Entries:
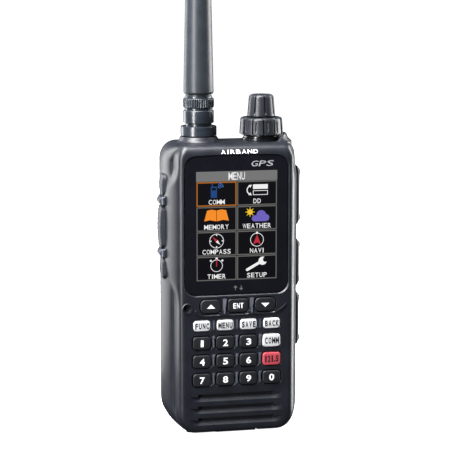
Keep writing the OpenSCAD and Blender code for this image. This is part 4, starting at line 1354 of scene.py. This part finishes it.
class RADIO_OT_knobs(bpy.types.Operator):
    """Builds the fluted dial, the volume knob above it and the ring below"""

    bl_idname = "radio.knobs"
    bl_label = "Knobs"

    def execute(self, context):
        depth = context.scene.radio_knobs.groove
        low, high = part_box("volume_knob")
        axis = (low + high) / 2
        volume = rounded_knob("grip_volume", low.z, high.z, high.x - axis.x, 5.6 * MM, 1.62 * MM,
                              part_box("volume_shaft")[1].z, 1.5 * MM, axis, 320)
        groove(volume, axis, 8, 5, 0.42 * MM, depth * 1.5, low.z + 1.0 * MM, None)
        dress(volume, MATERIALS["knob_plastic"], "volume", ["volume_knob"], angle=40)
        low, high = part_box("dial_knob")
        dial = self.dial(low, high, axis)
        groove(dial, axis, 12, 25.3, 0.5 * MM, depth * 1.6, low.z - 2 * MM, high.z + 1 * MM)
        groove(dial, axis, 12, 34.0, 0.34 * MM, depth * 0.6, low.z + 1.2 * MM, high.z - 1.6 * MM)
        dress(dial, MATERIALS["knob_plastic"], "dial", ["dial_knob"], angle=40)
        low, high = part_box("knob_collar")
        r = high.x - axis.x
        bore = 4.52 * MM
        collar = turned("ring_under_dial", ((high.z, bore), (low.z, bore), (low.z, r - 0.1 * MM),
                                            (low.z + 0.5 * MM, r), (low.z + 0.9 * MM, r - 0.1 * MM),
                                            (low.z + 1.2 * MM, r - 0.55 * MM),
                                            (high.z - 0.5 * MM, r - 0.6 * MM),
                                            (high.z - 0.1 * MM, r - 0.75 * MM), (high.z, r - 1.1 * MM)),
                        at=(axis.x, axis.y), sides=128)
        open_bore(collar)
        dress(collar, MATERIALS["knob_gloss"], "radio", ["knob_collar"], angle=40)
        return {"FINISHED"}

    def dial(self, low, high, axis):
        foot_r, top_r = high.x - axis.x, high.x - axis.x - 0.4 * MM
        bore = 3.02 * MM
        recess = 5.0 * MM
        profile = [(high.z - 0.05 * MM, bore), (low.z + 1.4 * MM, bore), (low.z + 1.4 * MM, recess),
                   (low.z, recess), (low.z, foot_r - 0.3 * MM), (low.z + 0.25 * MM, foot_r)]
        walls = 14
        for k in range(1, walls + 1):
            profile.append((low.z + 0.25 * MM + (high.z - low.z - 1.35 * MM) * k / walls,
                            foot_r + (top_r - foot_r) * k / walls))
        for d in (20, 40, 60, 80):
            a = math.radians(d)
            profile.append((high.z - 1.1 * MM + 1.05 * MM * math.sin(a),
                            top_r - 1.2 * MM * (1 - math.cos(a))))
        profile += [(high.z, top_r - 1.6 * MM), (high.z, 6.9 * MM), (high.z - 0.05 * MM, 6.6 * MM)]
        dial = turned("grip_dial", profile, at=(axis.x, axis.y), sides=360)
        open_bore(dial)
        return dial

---

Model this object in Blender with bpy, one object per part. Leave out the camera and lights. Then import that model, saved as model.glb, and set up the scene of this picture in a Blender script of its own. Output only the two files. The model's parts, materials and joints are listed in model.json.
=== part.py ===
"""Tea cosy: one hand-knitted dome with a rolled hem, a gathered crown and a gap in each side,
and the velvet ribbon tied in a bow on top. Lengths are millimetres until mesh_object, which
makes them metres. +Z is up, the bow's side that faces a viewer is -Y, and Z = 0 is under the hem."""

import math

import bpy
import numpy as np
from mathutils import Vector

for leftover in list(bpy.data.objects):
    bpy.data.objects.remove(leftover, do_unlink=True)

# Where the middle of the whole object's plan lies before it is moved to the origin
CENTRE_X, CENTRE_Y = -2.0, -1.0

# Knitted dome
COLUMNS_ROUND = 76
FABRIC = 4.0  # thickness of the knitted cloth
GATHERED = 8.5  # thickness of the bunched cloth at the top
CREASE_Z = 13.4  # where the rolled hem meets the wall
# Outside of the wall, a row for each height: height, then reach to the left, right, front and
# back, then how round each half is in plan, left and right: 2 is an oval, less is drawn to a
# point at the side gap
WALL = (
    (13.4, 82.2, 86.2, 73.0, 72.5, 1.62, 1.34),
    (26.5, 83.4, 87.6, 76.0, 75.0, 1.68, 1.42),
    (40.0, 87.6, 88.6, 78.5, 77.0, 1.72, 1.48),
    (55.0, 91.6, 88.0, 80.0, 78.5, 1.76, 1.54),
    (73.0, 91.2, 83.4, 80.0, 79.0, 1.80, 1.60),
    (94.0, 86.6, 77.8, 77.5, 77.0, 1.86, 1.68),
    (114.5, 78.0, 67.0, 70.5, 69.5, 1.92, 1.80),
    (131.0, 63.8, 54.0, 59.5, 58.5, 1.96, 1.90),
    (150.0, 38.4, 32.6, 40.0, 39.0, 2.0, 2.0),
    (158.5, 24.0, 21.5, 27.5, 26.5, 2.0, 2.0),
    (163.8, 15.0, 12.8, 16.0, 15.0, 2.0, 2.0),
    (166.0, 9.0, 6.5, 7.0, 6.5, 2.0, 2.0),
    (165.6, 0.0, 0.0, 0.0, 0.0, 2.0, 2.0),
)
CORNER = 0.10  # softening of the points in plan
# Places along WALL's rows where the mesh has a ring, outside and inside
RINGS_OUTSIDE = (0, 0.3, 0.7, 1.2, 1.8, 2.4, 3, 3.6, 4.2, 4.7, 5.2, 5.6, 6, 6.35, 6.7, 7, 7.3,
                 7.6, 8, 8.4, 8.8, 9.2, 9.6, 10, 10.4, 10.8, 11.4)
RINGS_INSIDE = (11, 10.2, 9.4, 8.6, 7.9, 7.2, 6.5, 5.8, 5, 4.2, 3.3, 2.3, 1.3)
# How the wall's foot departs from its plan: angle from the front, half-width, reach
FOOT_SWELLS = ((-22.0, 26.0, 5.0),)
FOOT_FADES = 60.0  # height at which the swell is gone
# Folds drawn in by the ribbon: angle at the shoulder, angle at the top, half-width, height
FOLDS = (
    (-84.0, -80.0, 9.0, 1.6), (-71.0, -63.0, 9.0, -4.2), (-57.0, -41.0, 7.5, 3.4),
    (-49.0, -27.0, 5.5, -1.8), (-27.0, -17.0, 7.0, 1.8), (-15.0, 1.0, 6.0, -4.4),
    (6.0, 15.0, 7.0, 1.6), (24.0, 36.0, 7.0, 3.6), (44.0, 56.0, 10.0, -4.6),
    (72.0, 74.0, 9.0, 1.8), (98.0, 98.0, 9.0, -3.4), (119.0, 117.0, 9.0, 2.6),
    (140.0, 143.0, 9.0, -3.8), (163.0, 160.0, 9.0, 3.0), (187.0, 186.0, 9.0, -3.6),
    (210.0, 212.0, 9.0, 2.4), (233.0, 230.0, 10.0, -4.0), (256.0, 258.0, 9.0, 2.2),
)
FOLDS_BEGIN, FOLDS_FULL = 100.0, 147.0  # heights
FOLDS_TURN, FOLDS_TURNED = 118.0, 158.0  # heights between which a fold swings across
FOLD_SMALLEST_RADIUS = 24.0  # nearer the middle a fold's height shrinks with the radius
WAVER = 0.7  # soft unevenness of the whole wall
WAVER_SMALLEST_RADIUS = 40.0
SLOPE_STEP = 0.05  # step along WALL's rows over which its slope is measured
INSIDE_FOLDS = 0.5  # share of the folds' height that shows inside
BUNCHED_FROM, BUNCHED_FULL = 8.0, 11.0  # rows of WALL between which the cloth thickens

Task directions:
Only the lines from the one containing "Keep writing the" to the one containing "low.z, high.z, high.x" are to be printed, both ends included, exactly as written.

Answer below:
Keep writing the OpenSCAD and Blender code for this image. This is part 4, starting at line 1354 of scene.py. This part finishes it.
class RADIO_OT_knobs(bpy.types.Operator):
    """Builds the fluted dial, the volume knob above it and the ring below"""

    bl_idname = "radio.knobs"
    bl_label = "Knobs"

    def execute(self, context):
        depth = context.scene.radio_knobs.groove
        low, high = part_box("volume_knob")
        axis = (low + high) / 2
        volume = rounded_knob("grip_volume", low.z, high.z, high.x - axis.x, 5.6 * MM, 1.62 * MM,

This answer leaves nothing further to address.